++++ Items

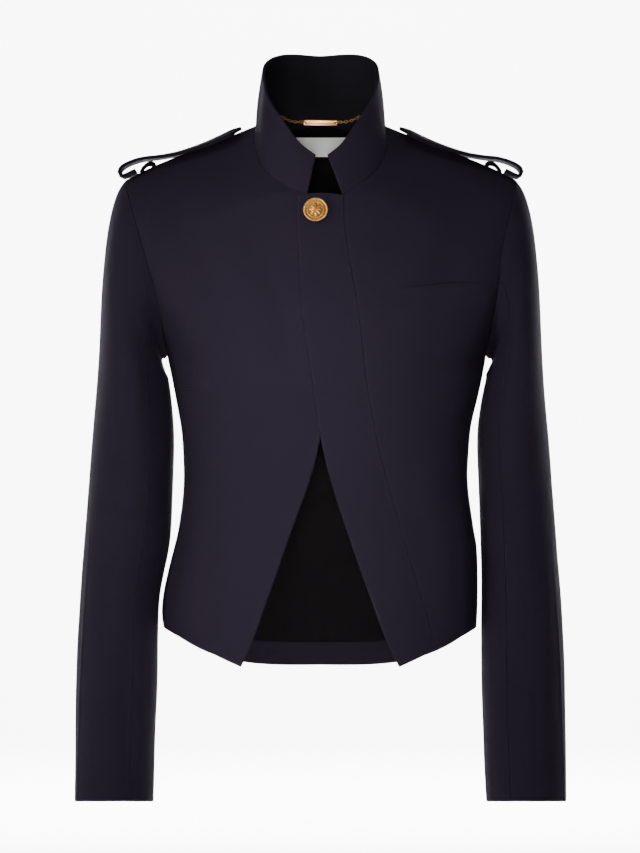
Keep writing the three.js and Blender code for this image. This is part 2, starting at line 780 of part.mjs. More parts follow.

++++++++
++++ Items

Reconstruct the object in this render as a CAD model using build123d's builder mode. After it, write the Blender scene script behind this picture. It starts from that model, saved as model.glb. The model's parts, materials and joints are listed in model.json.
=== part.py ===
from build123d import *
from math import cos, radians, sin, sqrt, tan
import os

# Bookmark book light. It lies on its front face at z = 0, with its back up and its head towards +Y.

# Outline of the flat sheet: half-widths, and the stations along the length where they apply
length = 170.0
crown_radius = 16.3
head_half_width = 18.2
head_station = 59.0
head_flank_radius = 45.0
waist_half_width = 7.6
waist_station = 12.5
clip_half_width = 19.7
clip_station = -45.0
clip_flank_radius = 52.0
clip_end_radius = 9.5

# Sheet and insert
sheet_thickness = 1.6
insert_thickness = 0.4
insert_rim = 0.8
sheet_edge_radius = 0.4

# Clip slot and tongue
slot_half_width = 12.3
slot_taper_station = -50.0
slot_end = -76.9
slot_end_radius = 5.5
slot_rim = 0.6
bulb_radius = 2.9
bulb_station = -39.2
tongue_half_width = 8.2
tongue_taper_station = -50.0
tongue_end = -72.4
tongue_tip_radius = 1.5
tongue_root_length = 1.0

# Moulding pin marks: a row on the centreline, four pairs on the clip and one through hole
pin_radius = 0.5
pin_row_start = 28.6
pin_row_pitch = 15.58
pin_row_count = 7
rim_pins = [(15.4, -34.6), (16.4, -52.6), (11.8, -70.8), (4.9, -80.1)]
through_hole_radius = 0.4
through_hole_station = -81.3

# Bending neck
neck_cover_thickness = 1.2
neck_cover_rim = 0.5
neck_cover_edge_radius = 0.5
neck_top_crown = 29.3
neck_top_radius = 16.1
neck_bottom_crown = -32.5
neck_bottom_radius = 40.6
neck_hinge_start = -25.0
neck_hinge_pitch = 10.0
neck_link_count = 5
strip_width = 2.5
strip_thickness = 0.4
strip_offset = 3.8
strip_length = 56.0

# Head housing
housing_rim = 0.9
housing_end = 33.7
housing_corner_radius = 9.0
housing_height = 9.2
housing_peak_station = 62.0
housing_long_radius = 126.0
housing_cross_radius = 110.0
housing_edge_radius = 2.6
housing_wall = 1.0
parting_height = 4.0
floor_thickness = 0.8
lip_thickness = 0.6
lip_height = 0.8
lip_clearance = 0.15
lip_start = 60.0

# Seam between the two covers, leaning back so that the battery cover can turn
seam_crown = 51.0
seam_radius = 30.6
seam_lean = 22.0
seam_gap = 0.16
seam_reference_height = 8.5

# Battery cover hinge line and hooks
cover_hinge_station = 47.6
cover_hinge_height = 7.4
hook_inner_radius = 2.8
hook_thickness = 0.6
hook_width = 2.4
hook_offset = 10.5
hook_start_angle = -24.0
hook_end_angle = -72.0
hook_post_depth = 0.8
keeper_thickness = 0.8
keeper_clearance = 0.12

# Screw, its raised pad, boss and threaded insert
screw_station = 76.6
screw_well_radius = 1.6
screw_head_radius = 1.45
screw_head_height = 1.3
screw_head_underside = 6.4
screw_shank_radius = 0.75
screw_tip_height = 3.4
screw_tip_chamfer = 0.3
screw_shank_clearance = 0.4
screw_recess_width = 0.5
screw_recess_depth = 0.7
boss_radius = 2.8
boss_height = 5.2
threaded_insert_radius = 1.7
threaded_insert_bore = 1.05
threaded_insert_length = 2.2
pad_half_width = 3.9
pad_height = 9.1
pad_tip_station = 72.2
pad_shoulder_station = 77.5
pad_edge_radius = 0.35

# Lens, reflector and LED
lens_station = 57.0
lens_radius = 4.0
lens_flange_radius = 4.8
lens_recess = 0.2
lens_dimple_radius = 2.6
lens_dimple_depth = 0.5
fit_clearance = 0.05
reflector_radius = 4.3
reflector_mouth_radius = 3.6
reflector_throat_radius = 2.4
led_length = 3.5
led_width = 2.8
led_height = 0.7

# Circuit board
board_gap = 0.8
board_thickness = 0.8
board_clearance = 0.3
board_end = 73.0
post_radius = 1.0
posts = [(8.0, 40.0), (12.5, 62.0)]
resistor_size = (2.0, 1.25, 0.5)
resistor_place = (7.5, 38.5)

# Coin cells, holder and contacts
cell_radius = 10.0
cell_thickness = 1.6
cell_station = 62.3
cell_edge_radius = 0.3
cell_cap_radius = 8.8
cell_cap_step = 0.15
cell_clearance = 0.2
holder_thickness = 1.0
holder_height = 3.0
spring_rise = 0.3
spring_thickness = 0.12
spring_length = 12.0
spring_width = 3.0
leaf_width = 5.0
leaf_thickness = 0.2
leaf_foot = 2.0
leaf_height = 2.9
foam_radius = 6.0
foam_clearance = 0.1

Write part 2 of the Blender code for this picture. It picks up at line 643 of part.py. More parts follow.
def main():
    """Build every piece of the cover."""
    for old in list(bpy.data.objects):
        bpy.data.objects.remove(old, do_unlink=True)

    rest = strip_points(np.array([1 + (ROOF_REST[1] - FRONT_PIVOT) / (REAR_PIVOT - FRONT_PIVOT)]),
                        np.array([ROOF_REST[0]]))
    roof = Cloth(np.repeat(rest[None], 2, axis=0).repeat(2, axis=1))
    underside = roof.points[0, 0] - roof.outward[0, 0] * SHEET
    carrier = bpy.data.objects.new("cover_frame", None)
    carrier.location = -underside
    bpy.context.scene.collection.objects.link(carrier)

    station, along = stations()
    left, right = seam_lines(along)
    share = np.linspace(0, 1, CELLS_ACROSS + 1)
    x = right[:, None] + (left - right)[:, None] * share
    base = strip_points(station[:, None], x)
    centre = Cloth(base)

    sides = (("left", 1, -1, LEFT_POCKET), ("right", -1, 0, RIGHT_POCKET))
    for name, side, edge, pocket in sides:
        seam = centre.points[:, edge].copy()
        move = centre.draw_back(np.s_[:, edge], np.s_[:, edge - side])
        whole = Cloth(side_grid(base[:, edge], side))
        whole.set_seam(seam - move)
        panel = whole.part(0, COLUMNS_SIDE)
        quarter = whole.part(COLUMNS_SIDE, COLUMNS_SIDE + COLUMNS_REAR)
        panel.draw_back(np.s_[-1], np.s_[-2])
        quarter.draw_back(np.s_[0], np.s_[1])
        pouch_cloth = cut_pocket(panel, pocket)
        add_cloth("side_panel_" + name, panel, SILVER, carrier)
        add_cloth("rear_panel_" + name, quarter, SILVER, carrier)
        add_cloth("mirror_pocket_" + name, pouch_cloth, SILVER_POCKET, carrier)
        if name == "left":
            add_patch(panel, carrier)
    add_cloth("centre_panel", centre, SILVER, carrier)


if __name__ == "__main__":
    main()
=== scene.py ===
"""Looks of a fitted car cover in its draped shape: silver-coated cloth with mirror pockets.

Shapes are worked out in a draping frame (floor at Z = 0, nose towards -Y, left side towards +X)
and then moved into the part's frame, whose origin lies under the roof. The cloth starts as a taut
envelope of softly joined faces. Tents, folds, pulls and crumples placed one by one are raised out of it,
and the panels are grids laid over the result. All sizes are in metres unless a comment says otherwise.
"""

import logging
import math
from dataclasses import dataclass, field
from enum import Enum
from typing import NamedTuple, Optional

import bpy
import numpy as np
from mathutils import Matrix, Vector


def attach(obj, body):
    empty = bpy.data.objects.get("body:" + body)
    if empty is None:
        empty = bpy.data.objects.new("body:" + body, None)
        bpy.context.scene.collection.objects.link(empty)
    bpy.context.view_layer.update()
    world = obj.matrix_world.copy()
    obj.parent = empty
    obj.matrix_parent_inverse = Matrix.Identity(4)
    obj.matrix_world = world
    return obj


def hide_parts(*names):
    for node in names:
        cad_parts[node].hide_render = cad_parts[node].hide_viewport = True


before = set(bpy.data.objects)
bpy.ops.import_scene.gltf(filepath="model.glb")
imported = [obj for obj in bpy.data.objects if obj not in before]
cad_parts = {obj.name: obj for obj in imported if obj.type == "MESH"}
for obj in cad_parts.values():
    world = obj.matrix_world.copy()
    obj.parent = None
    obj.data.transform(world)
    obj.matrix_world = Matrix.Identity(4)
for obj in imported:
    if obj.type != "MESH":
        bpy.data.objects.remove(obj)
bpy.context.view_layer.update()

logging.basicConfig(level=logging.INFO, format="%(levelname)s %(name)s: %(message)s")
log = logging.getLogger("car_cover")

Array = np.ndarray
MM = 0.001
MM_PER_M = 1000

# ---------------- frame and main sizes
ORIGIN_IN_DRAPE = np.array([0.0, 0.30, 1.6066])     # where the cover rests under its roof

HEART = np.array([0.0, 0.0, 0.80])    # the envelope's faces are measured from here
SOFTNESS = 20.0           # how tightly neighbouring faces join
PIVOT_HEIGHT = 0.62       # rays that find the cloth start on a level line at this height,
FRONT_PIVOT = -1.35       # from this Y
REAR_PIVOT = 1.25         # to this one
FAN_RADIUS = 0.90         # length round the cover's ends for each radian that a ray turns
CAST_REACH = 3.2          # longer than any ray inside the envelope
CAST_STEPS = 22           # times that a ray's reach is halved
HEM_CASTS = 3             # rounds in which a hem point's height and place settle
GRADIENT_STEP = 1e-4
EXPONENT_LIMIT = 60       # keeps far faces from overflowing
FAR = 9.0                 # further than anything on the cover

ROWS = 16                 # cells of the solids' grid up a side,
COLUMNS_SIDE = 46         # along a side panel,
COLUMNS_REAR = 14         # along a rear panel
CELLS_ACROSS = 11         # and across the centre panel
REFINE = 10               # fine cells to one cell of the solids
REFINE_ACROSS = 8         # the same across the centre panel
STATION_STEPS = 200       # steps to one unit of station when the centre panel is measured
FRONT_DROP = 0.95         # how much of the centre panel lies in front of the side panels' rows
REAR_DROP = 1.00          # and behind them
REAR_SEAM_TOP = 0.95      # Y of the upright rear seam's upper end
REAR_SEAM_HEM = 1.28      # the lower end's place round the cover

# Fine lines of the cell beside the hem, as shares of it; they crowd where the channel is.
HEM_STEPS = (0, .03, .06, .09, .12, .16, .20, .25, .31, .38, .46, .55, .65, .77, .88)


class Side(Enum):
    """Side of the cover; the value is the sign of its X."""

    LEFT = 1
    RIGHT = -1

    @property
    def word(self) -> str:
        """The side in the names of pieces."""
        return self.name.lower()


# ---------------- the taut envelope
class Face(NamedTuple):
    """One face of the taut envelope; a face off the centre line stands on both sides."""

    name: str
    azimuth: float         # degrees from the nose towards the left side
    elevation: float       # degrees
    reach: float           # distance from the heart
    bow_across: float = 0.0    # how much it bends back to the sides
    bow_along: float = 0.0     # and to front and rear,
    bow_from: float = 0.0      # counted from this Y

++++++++
++++ Items

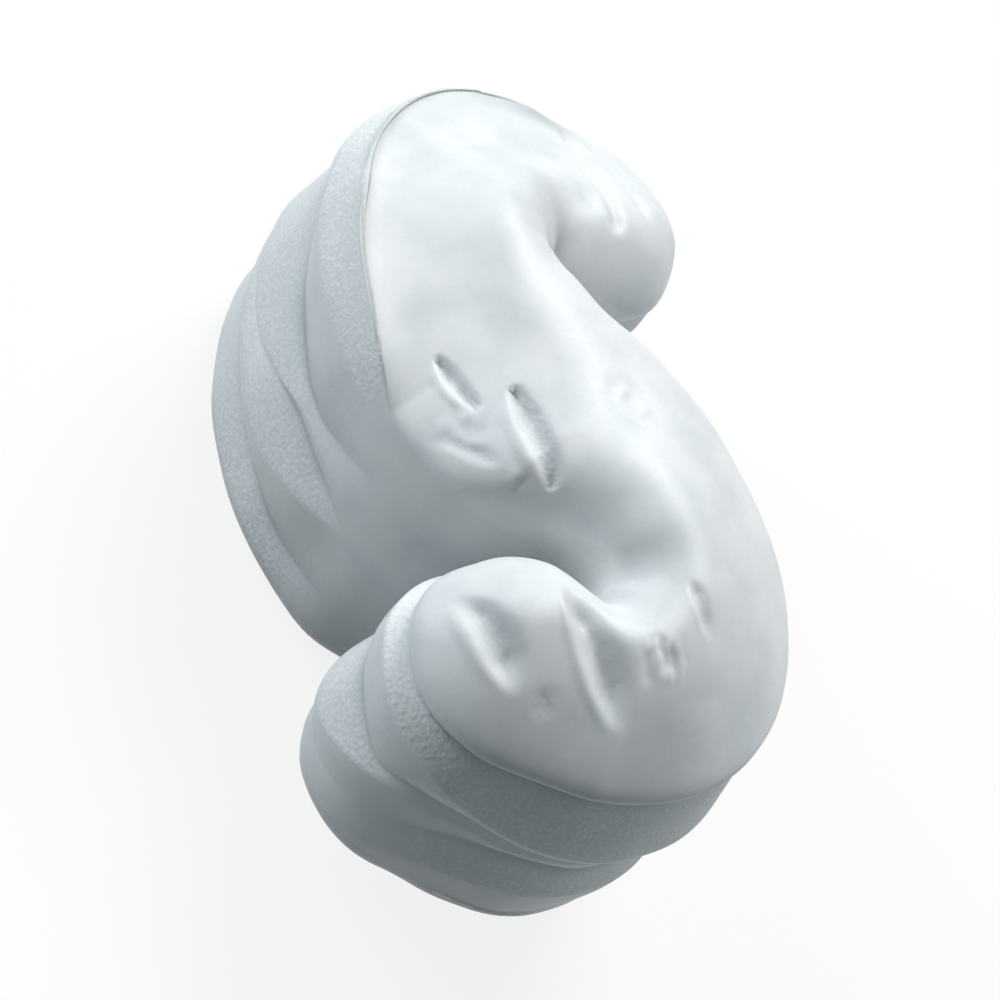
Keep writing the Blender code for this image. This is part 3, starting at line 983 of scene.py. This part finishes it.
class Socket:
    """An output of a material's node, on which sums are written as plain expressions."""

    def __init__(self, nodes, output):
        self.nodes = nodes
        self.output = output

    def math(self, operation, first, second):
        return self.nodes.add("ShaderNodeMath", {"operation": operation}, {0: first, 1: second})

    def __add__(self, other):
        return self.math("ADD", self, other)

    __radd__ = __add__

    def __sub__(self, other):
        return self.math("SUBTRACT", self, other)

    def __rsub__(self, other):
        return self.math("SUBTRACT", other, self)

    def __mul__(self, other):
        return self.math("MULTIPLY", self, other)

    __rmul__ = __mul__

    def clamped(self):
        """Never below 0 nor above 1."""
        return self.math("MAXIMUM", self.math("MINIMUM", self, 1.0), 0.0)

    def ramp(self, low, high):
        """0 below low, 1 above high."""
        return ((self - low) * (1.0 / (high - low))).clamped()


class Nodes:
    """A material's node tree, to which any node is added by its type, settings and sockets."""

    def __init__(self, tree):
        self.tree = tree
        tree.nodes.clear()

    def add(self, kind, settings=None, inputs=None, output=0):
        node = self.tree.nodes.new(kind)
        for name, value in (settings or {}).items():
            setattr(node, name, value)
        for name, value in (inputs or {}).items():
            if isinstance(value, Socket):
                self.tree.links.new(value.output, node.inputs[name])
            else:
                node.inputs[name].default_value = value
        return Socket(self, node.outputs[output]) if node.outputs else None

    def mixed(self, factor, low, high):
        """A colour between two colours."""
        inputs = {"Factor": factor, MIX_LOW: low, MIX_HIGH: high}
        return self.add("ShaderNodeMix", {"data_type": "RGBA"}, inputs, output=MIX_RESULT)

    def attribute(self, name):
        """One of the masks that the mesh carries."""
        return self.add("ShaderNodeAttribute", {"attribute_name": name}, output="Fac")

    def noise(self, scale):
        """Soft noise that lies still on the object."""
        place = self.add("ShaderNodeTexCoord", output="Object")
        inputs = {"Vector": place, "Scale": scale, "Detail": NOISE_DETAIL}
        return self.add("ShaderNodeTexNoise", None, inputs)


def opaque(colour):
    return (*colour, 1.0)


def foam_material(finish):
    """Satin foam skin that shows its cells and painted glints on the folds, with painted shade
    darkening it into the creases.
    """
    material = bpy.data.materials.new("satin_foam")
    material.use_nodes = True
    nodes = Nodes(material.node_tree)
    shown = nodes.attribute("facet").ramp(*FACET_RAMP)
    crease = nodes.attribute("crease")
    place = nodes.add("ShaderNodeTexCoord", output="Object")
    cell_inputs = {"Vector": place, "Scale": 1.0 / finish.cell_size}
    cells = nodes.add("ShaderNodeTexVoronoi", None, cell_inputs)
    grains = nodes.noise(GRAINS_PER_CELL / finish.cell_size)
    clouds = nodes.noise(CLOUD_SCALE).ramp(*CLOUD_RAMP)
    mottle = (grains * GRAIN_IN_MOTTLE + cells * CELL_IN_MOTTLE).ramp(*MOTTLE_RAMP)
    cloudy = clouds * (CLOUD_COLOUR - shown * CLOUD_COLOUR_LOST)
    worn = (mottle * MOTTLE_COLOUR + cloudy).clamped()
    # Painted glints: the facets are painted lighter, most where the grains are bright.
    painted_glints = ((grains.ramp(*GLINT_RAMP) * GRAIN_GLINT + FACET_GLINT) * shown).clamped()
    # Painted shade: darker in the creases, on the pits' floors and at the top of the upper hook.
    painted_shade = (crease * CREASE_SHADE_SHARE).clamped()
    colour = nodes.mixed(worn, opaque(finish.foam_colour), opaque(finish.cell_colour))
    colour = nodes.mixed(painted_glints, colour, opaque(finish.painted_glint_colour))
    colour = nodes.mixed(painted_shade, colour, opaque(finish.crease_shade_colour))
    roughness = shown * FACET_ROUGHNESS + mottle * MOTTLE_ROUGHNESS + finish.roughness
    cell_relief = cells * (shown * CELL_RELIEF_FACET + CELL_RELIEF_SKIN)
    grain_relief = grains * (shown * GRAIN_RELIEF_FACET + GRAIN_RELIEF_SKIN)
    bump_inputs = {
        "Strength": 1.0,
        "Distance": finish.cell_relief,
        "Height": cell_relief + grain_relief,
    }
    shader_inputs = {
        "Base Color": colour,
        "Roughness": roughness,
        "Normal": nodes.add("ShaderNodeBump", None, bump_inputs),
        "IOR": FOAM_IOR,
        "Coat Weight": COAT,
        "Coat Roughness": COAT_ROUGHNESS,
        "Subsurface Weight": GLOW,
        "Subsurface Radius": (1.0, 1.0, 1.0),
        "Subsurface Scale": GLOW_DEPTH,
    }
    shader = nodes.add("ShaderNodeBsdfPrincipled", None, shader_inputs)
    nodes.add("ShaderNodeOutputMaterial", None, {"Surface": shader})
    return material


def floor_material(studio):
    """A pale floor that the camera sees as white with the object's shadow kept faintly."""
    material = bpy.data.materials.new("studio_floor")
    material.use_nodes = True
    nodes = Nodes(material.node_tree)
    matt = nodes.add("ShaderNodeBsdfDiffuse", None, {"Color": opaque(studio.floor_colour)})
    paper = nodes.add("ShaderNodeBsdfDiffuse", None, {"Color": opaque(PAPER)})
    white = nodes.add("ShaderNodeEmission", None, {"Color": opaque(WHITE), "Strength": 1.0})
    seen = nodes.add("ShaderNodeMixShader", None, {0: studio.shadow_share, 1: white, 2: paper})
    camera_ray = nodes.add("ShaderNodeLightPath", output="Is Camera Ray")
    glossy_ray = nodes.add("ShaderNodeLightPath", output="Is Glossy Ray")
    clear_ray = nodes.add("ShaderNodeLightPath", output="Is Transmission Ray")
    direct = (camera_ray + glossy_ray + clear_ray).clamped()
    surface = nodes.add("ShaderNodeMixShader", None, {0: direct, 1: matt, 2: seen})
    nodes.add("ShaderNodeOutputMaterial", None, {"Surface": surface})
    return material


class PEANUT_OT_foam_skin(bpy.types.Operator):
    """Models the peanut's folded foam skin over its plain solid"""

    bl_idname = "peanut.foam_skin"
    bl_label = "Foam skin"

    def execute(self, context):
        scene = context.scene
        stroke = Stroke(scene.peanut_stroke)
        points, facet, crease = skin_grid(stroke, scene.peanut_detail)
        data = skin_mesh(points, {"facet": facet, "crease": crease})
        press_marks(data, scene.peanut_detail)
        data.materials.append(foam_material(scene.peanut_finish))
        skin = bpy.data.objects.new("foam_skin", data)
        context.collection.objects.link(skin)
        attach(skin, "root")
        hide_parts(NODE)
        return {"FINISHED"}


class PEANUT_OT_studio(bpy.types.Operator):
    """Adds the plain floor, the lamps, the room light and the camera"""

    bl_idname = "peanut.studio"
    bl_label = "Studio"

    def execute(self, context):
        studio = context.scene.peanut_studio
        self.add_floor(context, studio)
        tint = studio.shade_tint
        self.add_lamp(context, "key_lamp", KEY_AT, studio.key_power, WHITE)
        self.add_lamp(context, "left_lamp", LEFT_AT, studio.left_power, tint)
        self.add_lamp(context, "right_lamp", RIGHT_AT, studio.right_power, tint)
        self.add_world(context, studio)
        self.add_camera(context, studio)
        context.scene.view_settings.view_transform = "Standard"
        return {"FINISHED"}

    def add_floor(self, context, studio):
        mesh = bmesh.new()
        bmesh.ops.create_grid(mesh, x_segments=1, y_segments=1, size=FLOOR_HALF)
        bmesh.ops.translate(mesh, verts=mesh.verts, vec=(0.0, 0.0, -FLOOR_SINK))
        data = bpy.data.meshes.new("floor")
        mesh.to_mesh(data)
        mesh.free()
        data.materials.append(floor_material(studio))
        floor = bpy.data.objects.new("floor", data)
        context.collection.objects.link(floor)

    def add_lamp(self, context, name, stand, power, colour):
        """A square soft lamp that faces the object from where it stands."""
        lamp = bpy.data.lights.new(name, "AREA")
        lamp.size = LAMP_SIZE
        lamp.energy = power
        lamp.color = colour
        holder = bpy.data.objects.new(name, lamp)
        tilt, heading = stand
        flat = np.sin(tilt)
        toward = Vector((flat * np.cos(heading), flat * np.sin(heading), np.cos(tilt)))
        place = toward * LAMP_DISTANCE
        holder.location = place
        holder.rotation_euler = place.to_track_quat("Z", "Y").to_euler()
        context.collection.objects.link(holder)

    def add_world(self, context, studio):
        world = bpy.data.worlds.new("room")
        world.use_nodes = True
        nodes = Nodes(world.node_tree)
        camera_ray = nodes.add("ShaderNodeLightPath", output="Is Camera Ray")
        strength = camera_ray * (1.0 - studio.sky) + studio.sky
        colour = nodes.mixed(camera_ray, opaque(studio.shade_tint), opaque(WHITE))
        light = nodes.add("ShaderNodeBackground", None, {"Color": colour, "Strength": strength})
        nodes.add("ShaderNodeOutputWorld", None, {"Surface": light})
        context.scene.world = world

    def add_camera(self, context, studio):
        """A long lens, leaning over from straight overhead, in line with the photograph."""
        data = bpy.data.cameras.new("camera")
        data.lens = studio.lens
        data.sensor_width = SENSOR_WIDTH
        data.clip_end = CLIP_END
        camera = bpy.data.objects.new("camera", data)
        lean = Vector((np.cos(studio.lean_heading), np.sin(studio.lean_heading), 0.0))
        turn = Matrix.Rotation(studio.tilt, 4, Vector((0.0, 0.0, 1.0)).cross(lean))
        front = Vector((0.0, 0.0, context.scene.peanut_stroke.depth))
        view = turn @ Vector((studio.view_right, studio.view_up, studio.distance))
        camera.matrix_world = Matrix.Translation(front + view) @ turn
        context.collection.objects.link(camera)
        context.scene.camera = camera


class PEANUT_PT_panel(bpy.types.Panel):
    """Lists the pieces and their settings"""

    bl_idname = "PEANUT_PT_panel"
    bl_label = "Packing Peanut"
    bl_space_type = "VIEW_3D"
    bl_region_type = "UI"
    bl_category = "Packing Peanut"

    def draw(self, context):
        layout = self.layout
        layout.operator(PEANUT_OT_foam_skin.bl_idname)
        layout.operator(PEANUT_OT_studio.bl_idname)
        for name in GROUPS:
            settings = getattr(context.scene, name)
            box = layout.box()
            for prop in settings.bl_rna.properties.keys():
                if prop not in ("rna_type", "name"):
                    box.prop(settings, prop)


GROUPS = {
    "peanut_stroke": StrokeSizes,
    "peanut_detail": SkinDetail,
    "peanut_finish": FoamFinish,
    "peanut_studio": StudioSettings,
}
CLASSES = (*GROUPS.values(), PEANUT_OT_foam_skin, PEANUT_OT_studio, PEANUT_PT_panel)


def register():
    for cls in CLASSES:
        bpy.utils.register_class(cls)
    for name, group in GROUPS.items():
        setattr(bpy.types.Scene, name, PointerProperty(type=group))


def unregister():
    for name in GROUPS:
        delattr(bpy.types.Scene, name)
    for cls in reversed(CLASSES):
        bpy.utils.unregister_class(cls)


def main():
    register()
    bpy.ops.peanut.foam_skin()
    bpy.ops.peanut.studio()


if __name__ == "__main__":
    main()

++++++++

• What you need to do: Starting with the line that contains "Keep writing the Blender", repeat each line exactly, and stop once the line that contains "return ((self - low)" has been repeated.

• Task result:
Keep writing the Blender code for this image. This is part 3, starting at line 983 of scene.py. This part finishes it.
class Socket:
    """An output of a material's node, on which sums are written as plain expressions."""

    def __init__(self, nodes, output):
        self.nodes = nodes
        self.output = output

    def math(self, operation, first, second):
        return self.nodes.add("ShaderNodeMath", {"operation": operation}, {0: first, 1: second})

    def __add__(self, other):
        return self.math("ADD", self, other)

    __radd__ = __add__

    def __sub__(self, other):
        return self.math("SUBTRACT", self, other)

    def __rsub__(self, other):
        return self.math("SUBTRACT", other, self)

    def __mul__(self, other):
        return self.math("MULTIPLY", self, other)

    __rmul__ = __mul__

    def clamped(self):
        """Never below 0 nor above 1."""
        return self.math("MAXIMUM", self.math("MINIMUM", self, 1.0), 0.0)

    def ramp(self, low, high):
        """0 below low, 1 above high."""
        return ((self - low) * (1.0 / (high - low))).clamped()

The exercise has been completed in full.